Konstantina Mammou, "A Gaze Prediction Model for VR Task-Oriented Environments", Diploma Work, School of Electrical and Computer Engineering, Technical University of Crete, Chania, Greece, 2024
https://doi.org/10.26233/heallink.tuc.101799
Gaze prediction in Virtual Reality (VR) has attracted significant attention due to its potential to enhance user interaction and optimize VR applications, such as gaze-contingent rendering. The dynamic and immersive nature of VR environments presents unique challenges, especially in predicting gaze in task-oriented environments compared to free viewing or static ones. This thesis proposes a model for predicting gaze in such environments, investigating the role and ability of temporal continuity to enable accurate predictions. The proposed model is composed of three key modules.

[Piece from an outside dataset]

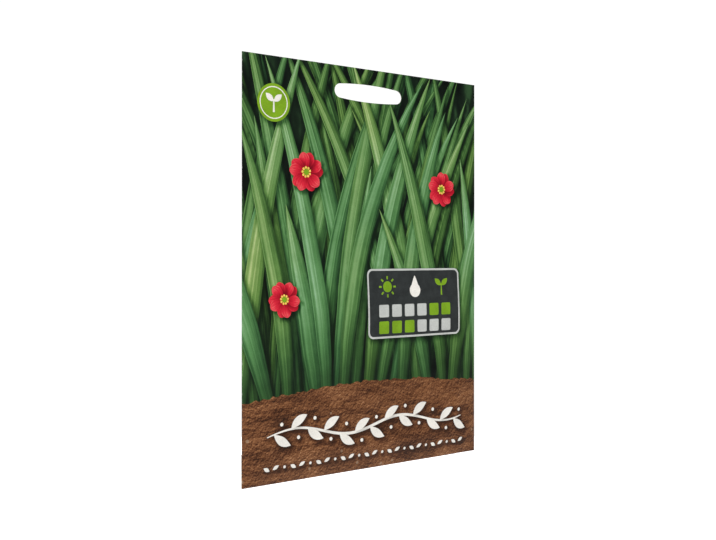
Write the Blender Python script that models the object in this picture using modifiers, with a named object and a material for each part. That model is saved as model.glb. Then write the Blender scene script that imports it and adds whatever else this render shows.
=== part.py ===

The Image Sequence Module (ISM) utilizes ConvLSTM layers to capture temporal motion features from sequences of frames, while the Gaze Sequence Module (GSM) employs LSTM layers to extract temporal patterns from gaze data. These outputs are combined in the Fusion Module, which integrates information from both ISM and GSM to predict a single gaze point. The OpenNEEDS dataset, offering diverse VR scenarios and gaze recordings, was used for training. Preprocessing steps included frame and gaze point normalization, conversion of 3D gaze vectors to 2D visual angles, outlier removal, and sequence creation to prepare the data for the model. The model was evaluated with metrics such as angular error and recall rate, with the model significantly outperforming baseline methods. However, the runtime performance remains a limitation, indicating the need for optimization for real-time applications. Our work contributes a robust, adaptable, consistent model for gaze prediction in task-oriented VR environments and demonstrates the potential of leveraging temporal continuity for accurate gaze prediction.